Sie sehe sich an der Schnittstelle zwischen Text und Zeichnung, hat Marie-Alice Schultz ihre Arbeit einmal selbst beschrieben. „Zeichnen“ heißt für die Hamburgerin dabei nicht nur zeichnen auf Papier, sondern auch im Raum, mit Performances und Installationen. Schultz spricht von „urbanen Interventionen“ wie der Performance „Arcmenistan (Erkundungen für einen neuen Staat)“, in der sie in Hamburg und Wien im pinken Overall und mit einer Fahne durch die Stadt lief und Möglichkeiten, Grenzen und Freiräume auskundschaftete.

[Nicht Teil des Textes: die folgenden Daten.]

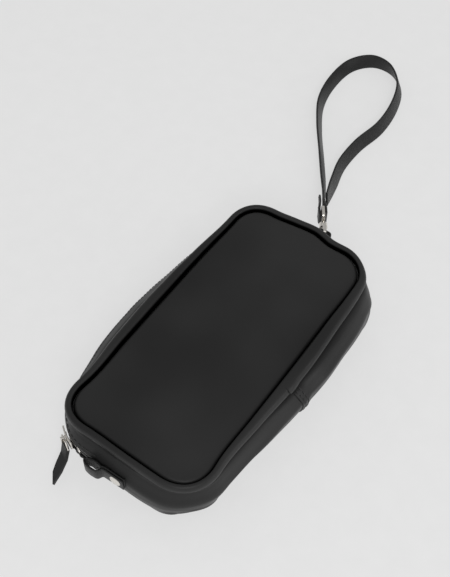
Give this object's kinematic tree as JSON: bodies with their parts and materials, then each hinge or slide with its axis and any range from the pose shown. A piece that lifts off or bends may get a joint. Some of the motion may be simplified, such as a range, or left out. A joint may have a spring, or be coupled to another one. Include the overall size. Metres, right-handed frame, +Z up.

Seit 2008, nach einem Abschluss in Theaterwissenschaften und Germanistik in Berlin und einem anschließenden Studium der bildenden Kunst in Wien, schreibt Schulze und stellt aus, unter anderem in Hamburg, Wien, Paris und München. 2017 hat sie den Literatur-Förderpreis der Kulturbehörde bekommen und schreibt gerade an ihrem ersten Roman „Mikadowälder“.

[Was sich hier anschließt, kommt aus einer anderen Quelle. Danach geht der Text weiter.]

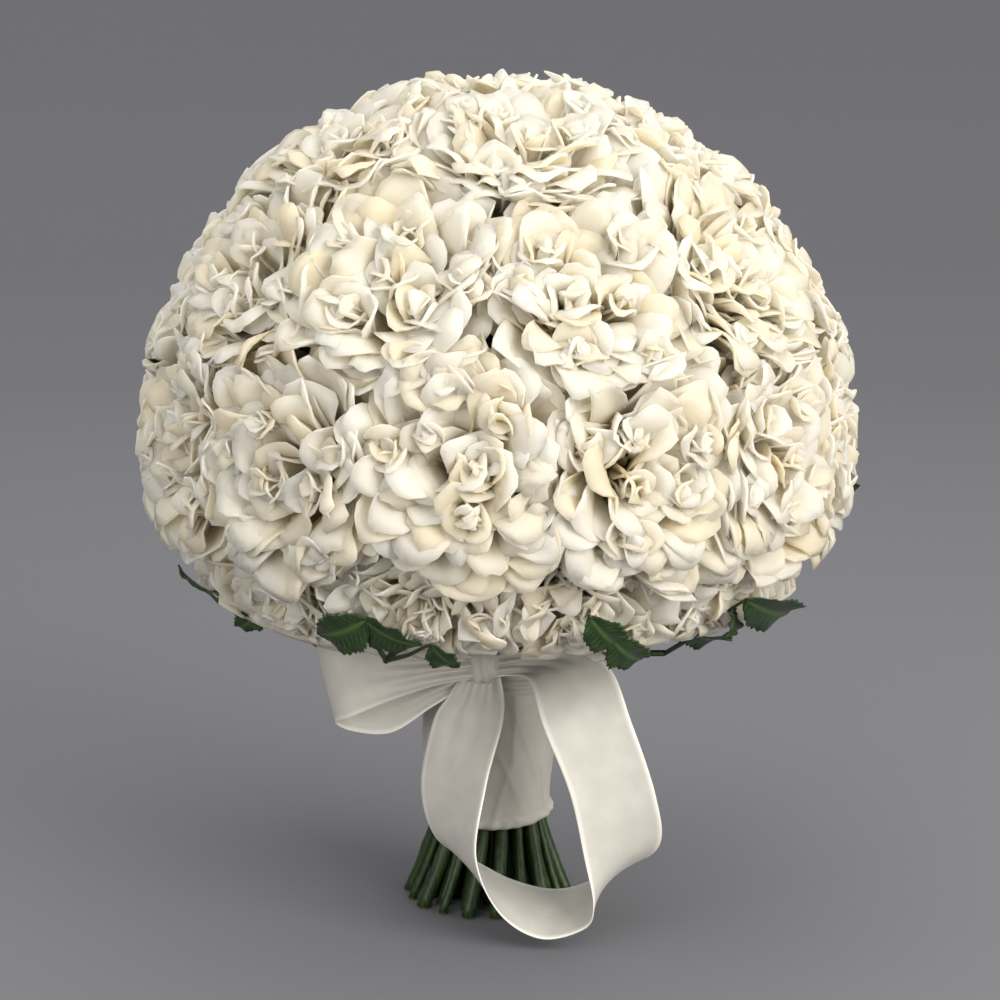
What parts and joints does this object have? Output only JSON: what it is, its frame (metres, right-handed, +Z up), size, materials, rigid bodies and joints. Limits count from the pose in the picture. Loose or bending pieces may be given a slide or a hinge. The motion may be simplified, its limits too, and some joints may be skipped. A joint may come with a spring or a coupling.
{
  "type": "bunch of carnations",
  "caption": "Round hand-tied bunch of full white carnations with serrated green leaves, its stems wrapped in satin ribbon with a bow, standing on the cut ends.",
  "frame": {"origin": "on the floor the cut stems stand on, under the middle of the whole bunch", "axes": "+Z up along the handle; -Y towards the face with the bow; +X to the right of that face"},
  "size_m": [0.327, 0.3216, 0.378],
  "materials": {
    "petals": "matte",
    "stems": "satin",
    "leaves": "satin",
    "satin_ribbon": "satin"
  },
  "bodies": {
    "root": {"bloom_01": "petals", "bloom_02": "petals", "bloom_03": "petals", "bloom_04": "petals", "bloom_05": "petals", "bloom_06": "petals", "bloom_07": "petals", "bloom_08": "petals", "bloom_09": "petals", "bloom_10": "petals", "bloom_11": "petals", "bloom_12": "petals", "bloom_13": "petals", "bloom_14": "petals", "bloom_15": "petals", "bloom_16": "petals", "bloom_17": "petals", "bloom_18": "petals", "bloom_19": "petals", "bloom_20": "petals", "bloom_21": "petals", "bloom_22": "petals", "bloom_23": "petals", "bloom_24": "petals", "bloom_25": "petals", "bloom_26": "petals", "bloom_27": "petals", "bloom_28": "petals", "bloom_29": "petals", "bloom_30": "petals", "bloom_31": "petals", "bloom_32": "petals", "bloom_33": "petals", "bloom_34": "petals", "bloom_35": "petals", "bloom_36": "petals", "bloom_37": "petals", "bloom_38": "petals", "bloom_39": "petals", "bloom_40": "petals", "bloom_41": "petals", "bloom_42": "petals", "leaf_sprig_1": "leaves", "leaf_sprig_2": "leaves", "leaf_sprig_3": "leaves", "leaf_sprig_4": "leaves", "leaf_sprig_5": "leaves", "leaf_sprig_6": "leaves", "leaf_sprig_7": "leaves", "stem_group_1": "stems", "stem_group_2": "stems", "stem_group_3": "stems", "stem_group_4": "stems", "stem_group_5": "stems", "stem_group_6": "stems", "handle_wrap": "satin_ribbon", "neck_band": "satin_ribbon", "bow_knot": "satin_ribbon", "bow_loop_long": "satin_ribbon", "bow_loop_short": "satin_ribbon"}
  },
  "joints": []
}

„Nach meinem ersten, sehr zitatlastigen Studium hatte ich das Gefühl, ich will was mit meinen Händen machen“, erläutert die 37-Jährige. Und so machte sie zunächst Performances und Installationen, in denen oft Texte eingebunden waren.
Projekt mit Eigendynamik
In „Short Stories Surrounding Beds“ projizierte sie kurze Texte auf ein weißes Kopfkissen, in der Arbeit „Texture“, die sie in Paris und im Tanzhaus Düsseldorf zeigte, band sie mit beschriebenen Papierrollen ein spinnenähnliches Netz in den Raum. Die Besucher folgten beim Lesen den Windungen der Rolle.
Oft hat sie dabei in Kollaborationen gearbeitet, etwa als „Harder & Schultz Duo“ mit der Performerin Joy Harder. Sie ist Teil des „Forums Hamburger Autorinnen und Autoren“ und hat mit Jonis Hartmann, Nathalie Keigel und Sascha Preiß die Literaturzeitschrift Tau gegründet, die am 22. März im Mindspace am Rödingsmarkt vorgestellt wird.

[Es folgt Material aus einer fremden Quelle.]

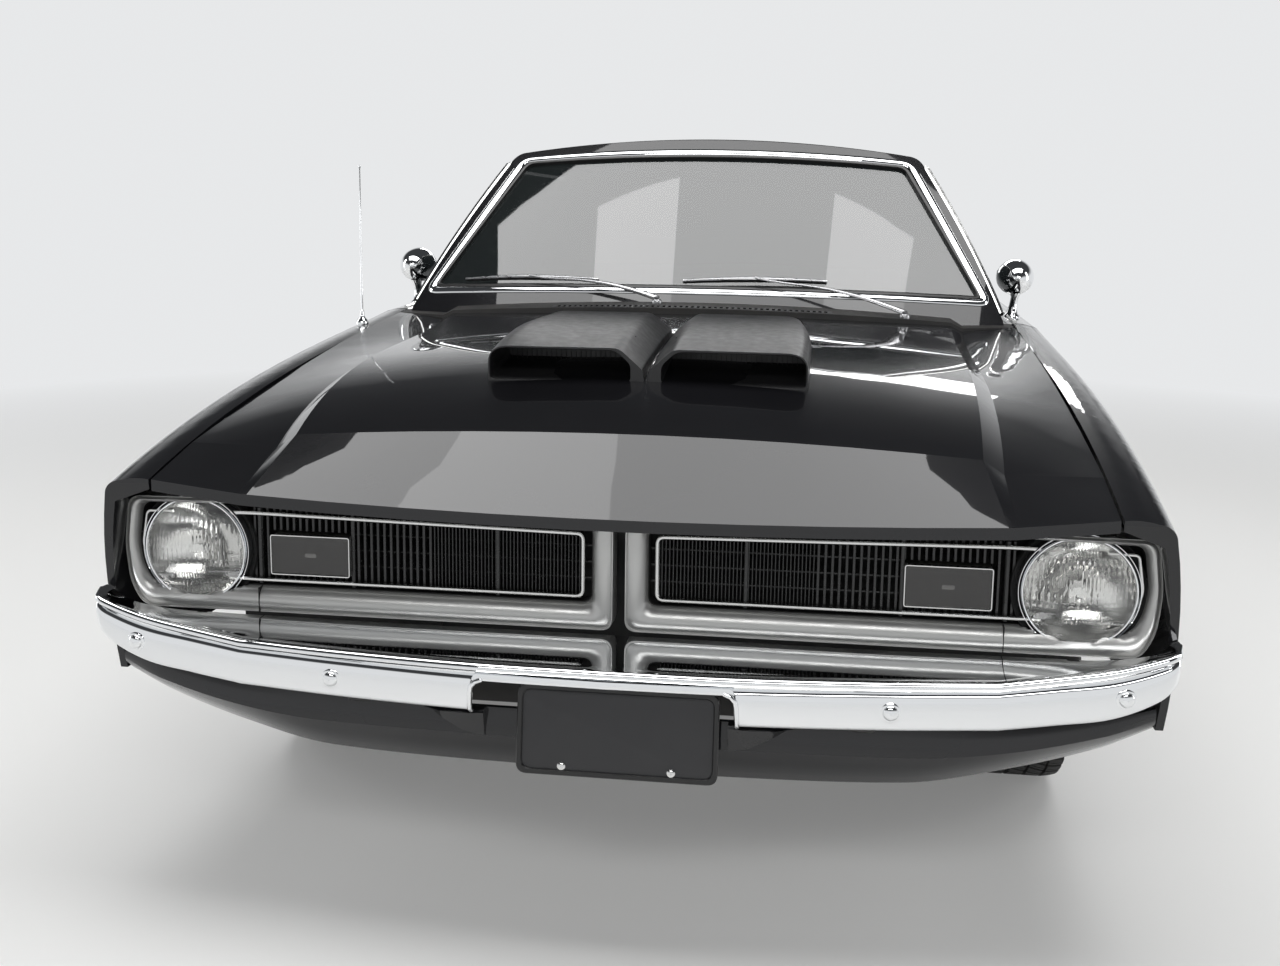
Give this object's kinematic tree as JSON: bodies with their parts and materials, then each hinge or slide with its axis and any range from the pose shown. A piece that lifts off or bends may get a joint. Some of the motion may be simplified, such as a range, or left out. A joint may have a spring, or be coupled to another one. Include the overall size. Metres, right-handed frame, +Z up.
{
  "type": "two-door muscle coupe",
  "caption": "Gloss-black two-door fastback muscle coupe with a dual-mouth hood scoop, wide silver-framed grille, wrap-around chrome bumpers, opening doors, hood and trunk, and steered wheels.",
  "frame": {"origin": "on the ground under the middle of the car's bounding box", "axes": "+Z up, -Y towards the front of the car, +X towards the car's left side"},
  "size_m": [1.8182, 4.89, 1.4001],
  "materials": {
    "black_paint": "gloss",
    "satin_black": "satin",
    "silver_trim": "satin",
    "chrome": "polished",
    "window_glass": "clear",
    "lamp_glass": "fluted",
    "red_lens": "gloss",
    "chassis_black": "satin",
    "cast_iron": "painted",
    "radiator_metal": "matte",
    "exhaust_steel": "aged",
    "tank_steel": "dull",
    "rubber_tyre": "matte",
    "wheel_metal": "satin",
    "dash_plastic": "grained",
    "wheel_wood": "lacquered",
    "seat_vinyl": "grained"
  },
  "bodies": {
    "root": {"front_fenders": "black_paint", "quarter_panels": "black_paint", "roof": "black_paint", "fixed_glass": "window_glass", "rear_panels": "black_paint", "tail_lamps": "red_lens", "front_structure": "chassis_black", "cowl_vent": "satin_black", "floor": "chassis_black", "engine": "cast_iron", "radiator": "radiator_metal", "exhaust": "exhaust_steel", "fuel_tank": "tank_steel", "rear_axle": "chassis_black", "front_suspension": "chassis_black", "grille_bezels": "silver_trim", "grille": "satin_black", "front_lamps": "lamp_glass", "front_bumper": "chrome", "front_valance": "black_paint", "rear_bumper": "chrome", "wipers": "satin_black", "antenna": "chrome", "dashboard": "dash_plastic", "front_seats": "seat_vinyl", "rear_seat": "seat_vinyl"},
    "hood": {"hood": "black_paint", "hood_scoop": "satin_black"},
    "door_left": {"door_left": "black_paint", "door_glass_left": "window_glass", "mirror_left": "chrome"},
    "door_right": {"door_right": "black_paint", "door_glass_right": "window_glass", "mirror_right": "chrome"},
    "trunk_lid": {"trunk_lid": "black_paint"},
    "steering_wheel": {"steering_wheel": "wheel_wood"},
    "knuckle_left": {"knuckle_left": "chassis_black"},
    "knuckle_right": {"knuckle_right": "chassis_black"},
    "wheel_front_left": {"rim_front_left": "wheel_metal", "tyre_front_left": "rubber_tyre"},
    "wheel_front_right": {"rim_front_right": "wheel_metal", "tyre_front_right": "rubber_tyre"},
    "wheel_rear_left": {"rim_rear_left": "wheel_metal", "tyre_rear_left": "rubber_tyre"},
    "wheel_rear_right": {"rim_rear_right": "wheel_metal", "tyre_rear_right": "rubber_tyre"}
  },
  "joints": [
    {"name": "steer_left", "type": "hinge", "parent": "root", "child": "knuckle_left", "pos_m": [0.64, -1.52, 0.325], "axis": [0, 0, 1], "range_deg": [-28, 28]},
    {"name": "steer_right", "type": "hinge", "parent": "root", "child": "knuckle_right", "pos_m": [-0.64, -1.52, 0.325], "axis": [0, 0, 1], "range_deg": [-28, 28]},
    {"name": "wheel_front_left_spin", "type": "hinge", "parent": "knuckle_left", "child": "wheel_front_left", "pos_m": [0.74, -1.52, 0.325], "axis": [1, 0, 0], "continuous": true},
    {"name": "wheel_front_right_spin", "type": "hinge", "parent": "knuckle_right", "child": "wheel_front_right", "pos_m": [-0.74, -1.52, 0.325], "axis": [1, 0, 0], "continuous": true},
    {"name": "wheel_rear_left_spin", "type": "hinge", "parent": "root", "child": "wheel_rear_left", "pos_m": [0.728, 1.223, 0.325], "axis": [1, 0, 0], "continuous": true},
    {"name": "wheel_rear_right_spin", "type": "hinge", "parent": "root", "child": "wheel_rear_right", "pos_m": [-0.728, 1.223, 0.325], "axis": [1, 0, 0], "continuous": true},
    {"name": "steering_wheel_turn", "type": "hinge", "parent": "root", "child": "steering_wheel", "pos_m": [0.37, -0.4, 0.8], "axis": [0, 0.9272, 0.3746], "range_deg": [-448, 448]},
    {"name": "hood_open", "type": "hinge", "parent": "root", "child": "hood", "pos_m": [0, -0.9, 0.97], "axis": [-1, 0, 0], "range_deg": [0, 50]},
    {"name": "door_left_open", "type": "hinge", "parent": "root", "child": "door_left", "pos_m": [0.902, -0.82, 0.5], "axis": [0, 0, -1], "range_deg": [0, 65]},
    {"name": "door_right_open", "type": "hinge", "parent": "root", "child": "door_right", "pos_m": [-0.902, -0.82, 0.5], "axis": [0, 0, 1], "range_deg": [0, 65]},
    {"name": "trunk_open", "type": "hinge", "parent": "root", "child": "trunk_lid", "pos_m": [0, 1.49, 0.975], "axis": [1, 0, 0], "range_deg": [0, 70]}
  ],
  "couplings": [
    {"joint": "steer_right", "follows": "steer_left", "ratio": 1},
    {"joint": "steering_wheel_turn", "follows": "steer_left", "ratio": 16}
  ]
}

Marie-Alice Schultz stellt, gemeinsam mit ihren MitstreiterInnen, die neue Literaturzeitschritt "Tau" in Hamburg vor: 22.3., 20 Uhr, Mindspace (Rödingsmarkt 9)
2014 und 2015 hatte sie mit Joy Harder das „Künstlerische Bedarfsbüro“, eine Telefonhotline für Künstler in der freien Szene eingerichtet und gefragt wo es denn überall Mangel gebe: Neben Geld mangelte es an Proben- und Aufführungsräume und an genügend Zeit, Produktionen zu realisieren.
Mit der Zeit bekam das Projekt eine Eigendynamik, wie Schultz erzählt: „Ein Künstler kam aus der Architektur und wollte ein Geländer konzipieren, an dem sich Tänzer bewegen, und das Geländer sollte sich aufgrund der Bewegung ummodellieren.“ Er wollte Choreographie-Tipps haben.
„Das hat mich wahnsinnig interessiert, weil das in Bereiche ging, die ich nicht kannte“, sagt Schultz. Sie schätze das Arbeiten in Netzwerken und Kollektiven nicht nur im Hinblick auf die künstlerische Produktion: „Ich mag es, wenn man Leute zusammenbringt.“
Übersetzerin zwischen den Medien
„Ich habe mich nie für eine Kunstform entscheiden können und verstehe mich auch eher als Übersetzerin zwischen den Medien“, sagt Schultz. Wie sie ihre künstlerischen Ideen realisiere, hänge oft vom Ort ab. „Ich gucke mir den Raum an und sehe dann, ob ich da etwas reinbaue, reinprojiziere oder mit einer Soundspur arbeite.“
Oft ist der Entstehungsprozess einer Arbeit Teil der Arbeit selbst, wie in den „Bahnprotokollen“, in denen sie sich mit einer Schreibmaschine in die S-Bahn zwischen Köln und Essen setzte und auf der Fahrt Texte verfasste, in denen sie beschrieb, was sie auf der Fahrt beobachtete.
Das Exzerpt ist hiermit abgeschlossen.